Continuing my extension of the work by Noel and Hopkins, I'm finally done compiling the CCES data on how people rate their House member (the previous post was how they rate their Senators). Since there are way more House members in the US, this gives me a larger N size. However, the ratings themselves aren't as good. Even though the CCES has 60,000 respondents, when you actually break it down by individual district, there aren't THAT many respondents per district- and some districts are sparse meaning they will have very few respondents. Because of this, I wasn't able to subset the data by "activists" vs. "non-activists". Doing so would REALLY limit the number of respondents making these ideological judgements. So I've got a lot of people making these ratings who may not be super familiar with politics and their legislator. However, much of that will be captured by the people who chose "Don't Know" (whom I discarded).
Anyway, these are the regression results!
The regression above is for House members only. The DV is the average ideology score (1=Extremely liberal, 7=Extremely conservative) and the IVs are each legislators' DW Nominate Score (first dimension) and whether they endorsed Trump in 2020. Both are highly significant. There seems to be something about endorsing Trump- separate from someone's actual voting record- that accounts for some movement on the ideology scale. Legislators who endorsed Trump are seen as more conservative, although the coefficient is relatively small.
Let's see what happens when we COMBINE the data from the Senate and the House together to increase the statistical power.

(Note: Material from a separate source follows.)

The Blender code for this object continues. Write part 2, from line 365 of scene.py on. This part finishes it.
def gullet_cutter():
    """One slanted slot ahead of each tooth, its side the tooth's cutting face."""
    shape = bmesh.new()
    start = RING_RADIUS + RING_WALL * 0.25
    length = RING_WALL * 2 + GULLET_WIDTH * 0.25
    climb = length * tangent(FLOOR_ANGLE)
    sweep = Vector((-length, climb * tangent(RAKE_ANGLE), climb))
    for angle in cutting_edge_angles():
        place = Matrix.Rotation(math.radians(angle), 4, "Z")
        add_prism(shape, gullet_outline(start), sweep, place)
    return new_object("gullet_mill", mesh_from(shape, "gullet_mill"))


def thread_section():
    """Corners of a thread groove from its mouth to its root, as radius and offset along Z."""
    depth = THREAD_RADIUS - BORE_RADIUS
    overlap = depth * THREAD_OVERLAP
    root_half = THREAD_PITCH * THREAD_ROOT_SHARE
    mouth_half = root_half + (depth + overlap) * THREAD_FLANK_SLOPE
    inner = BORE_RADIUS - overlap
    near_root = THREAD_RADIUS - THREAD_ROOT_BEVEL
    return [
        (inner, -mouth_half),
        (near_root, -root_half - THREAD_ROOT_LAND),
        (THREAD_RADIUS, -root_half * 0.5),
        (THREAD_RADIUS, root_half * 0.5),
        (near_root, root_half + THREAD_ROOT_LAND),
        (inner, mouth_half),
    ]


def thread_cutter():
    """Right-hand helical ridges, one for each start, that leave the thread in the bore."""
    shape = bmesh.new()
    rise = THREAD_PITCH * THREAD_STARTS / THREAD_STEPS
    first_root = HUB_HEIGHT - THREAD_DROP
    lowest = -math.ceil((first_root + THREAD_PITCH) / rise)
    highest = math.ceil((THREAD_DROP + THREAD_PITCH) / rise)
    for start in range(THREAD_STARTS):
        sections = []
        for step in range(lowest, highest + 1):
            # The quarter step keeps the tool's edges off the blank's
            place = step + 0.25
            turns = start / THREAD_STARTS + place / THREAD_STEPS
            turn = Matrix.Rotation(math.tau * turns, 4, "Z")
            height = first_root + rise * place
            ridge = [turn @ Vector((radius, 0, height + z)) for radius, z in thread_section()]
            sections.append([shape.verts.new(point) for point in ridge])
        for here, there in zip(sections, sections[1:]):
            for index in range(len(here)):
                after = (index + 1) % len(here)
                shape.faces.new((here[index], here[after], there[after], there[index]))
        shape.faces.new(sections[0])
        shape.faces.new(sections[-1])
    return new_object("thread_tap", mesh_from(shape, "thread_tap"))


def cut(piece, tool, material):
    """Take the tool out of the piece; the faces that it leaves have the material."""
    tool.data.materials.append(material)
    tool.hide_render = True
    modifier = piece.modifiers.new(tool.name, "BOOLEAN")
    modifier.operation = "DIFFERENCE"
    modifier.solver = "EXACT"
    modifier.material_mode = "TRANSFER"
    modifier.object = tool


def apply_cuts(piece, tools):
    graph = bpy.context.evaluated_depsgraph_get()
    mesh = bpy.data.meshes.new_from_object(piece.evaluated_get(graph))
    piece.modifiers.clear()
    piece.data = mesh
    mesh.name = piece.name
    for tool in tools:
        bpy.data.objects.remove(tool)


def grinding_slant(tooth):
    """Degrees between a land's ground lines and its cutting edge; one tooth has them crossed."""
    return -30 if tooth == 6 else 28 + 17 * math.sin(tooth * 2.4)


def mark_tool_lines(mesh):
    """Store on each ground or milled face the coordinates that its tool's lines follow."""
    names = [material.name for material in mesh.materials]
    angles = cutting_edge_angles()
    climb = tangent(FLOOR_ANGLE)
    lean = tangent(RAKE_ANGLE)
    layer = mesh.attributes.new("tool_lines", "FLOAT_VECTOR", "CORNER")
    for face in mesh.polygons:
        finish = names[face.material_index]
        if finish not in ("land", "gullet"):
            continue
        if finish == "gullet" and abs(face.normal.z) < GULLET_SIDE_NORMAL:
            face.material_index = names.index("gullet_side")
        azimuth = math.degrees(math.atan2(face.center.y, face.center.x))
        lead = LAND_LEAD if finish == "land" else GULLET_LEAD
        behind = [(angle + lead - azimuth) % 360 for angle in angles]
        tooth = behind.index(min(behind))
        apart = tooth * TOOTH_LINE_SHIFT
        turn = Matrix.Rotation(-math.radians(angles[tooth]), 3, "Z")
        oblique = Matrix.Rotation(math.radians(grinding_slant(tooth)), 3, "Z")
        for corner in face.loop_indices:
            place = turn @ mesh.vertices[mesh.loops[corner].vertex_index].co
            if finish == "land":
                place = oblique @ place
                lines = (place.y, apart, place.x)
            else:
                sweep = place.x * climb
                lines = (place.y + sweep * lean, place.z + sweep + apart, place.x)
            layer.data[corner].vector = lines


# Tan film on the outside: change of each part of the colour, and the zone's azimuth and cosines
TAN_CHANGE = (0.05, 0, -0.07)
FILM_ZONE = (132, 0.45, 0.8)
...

Again, it seems as though endorsing Trump makes people perceive the Congressman/woman as more conservative. This effect is unique from someone's voting record. I also have a dummy for whether people in the Senate are just considered more conservative than members of the House. They are not, and the coefficient is negative.
So what does this tell us and what does it NOT tell us?

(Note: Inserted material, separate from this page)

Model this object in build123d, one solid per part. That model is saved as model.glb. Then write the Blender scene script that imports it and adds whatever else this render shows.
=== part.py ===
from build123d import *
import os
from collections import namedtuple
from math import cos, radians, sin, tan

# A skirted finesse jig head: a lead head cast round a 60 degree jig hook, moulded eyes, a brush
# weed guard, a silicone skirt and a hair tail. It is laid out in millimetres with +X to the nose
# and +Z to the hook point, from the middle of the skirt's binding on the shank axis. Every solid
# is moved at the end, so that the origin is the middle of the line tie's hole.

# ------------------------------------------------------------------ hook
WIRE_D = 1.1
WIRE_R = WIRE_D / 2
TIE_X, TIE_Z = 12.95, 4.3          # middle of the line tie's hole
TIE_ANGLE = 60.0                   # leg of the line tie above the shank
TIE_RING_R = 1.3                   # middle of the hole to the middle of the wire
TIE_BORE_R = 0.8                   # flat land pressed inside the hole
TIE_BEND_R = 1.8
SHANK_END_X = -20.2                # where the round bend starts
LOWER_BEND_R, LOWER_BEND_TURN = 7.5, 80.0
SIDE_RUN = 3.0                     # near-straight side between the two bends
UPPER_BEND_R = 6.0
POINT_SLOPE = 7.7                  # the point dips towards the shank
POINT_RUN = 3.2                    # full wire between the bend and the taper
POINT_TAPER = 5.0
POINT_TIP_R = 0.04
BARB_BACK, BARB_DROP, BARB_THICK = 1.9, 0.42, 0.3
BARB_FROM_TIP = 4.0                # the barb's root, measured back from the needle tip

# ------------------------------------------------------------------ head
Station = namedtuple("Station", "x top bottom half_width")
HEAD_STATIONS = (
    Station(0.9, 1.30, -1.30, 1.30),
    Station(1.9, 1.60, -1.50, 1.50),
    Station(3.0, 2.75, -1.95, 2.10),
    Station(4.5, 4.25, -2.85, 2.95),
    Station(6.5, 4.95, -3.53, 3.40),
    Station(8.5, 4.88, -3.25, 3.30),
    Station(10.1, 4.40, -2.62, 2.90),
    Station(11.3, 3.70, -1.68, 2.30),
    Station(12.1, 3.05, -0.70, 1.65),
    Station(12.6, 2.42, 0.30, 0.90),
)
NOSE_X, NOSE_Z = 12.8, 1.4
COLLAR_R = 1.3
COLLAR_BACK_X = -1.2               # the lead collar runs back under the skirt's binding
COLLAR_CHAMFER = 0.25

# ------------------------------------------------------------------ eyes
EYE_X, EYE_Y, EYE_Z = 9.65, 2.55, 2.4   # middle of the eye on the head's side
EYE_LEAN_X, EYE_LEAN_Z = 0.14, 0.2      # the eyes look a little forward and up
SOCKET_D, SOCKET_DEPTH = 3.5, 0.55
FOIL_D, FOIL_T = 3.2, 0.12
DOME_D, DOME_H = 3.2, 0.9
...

Well, there may be something about "closeness to Trump" through endorsing him in 2020 that makes people view their Congress person as more conservative. But we cannot show causality here. Perhaps people who endorsed Trump were in more vulnerable districts and suddenly started waxing poetic about conservative policies in their campaigns in order to bring out the Republican base. We don't know. That's why I plan to run something experimental in the near future and test whether there's a causal mechanism at play.
My sabbatical work asks the simple question "Has Donald Trump changed the meaning of "conservatism" for the mass public?" A couple authors have started to look into this question- or have found evidence that speaks to this question while studying ideology. Noel and Hopkins have a great forthcoming article that samples activists, asking them to make pairwise comparisons between Republican Senators to determine which is the more conservative of the two. They then use those scores to create a unidimensional scale of ideology. They found that Senators who criticized Trump in 2016 were considered more moderate, despite conservative voting records. They also use some 2016 CCES data to show this pattern.
I'm replicating some of their work as a first step in my project, which has three stages.
Stage 1: Does standing against Trump/criticizing Trump make a Republican- regardless of their actual ideology as measured by their voting record-appear more moderate to the mass public? Does associating/supporting Trump make a politician appear more conservative- regardless of their voting record?
Here's a first cut at the CCES 2020 data which asks respondents in every state to rate their Senators on a 7 point scale going from "Extremely liberal" (1) to "Extremely conservative" (7). Below are the ratings from activists only. "Activist" is operationalized as any respondent who said they engaged in at least 3 political activities (donating, working for a campaign, putting up a yard sign etc.) in the last 12 months. These people will be more likely to actually know about their Senators which means they are less likely to take a random guess and introduce real noise in the data. The perceived ideology scores are plotted against the Senators DW Nominate scores in the first dimension.
Most of the ratings pass a basic face validity test- at least comparatively. Murkowski and Romney ARE more moderate in their voting records and are rated as such by the activists. Collins, who votes quite moderately though, is rated noticeably more conservative than the other two. This is perhaps because she equivocated a great deal on Trumpism, and ultimately sided with him sometimes. Note that this survey was administered PRIOR to the second impeachment trail in which Collins voted to impeach (she did not vote to impeach during the first impeachment).
Above is a regression - with an admittedly small N size- that regresses the activist ratings onto two variables: the DWNominate score (first dimension) and whether the Senator endorsed Trump in the 2020 election. In initially included a variable for whether TRUMP endorsed THE SENATOR for the 2020 election, but since many Senators were not up for re-election, this variable is not ideal. But we do see some significance on the variable of whether the Senator endorsed Trump- which anyone was able to do. We see even more significance on this variable if we use the ratings from all respondents rather than just the activists.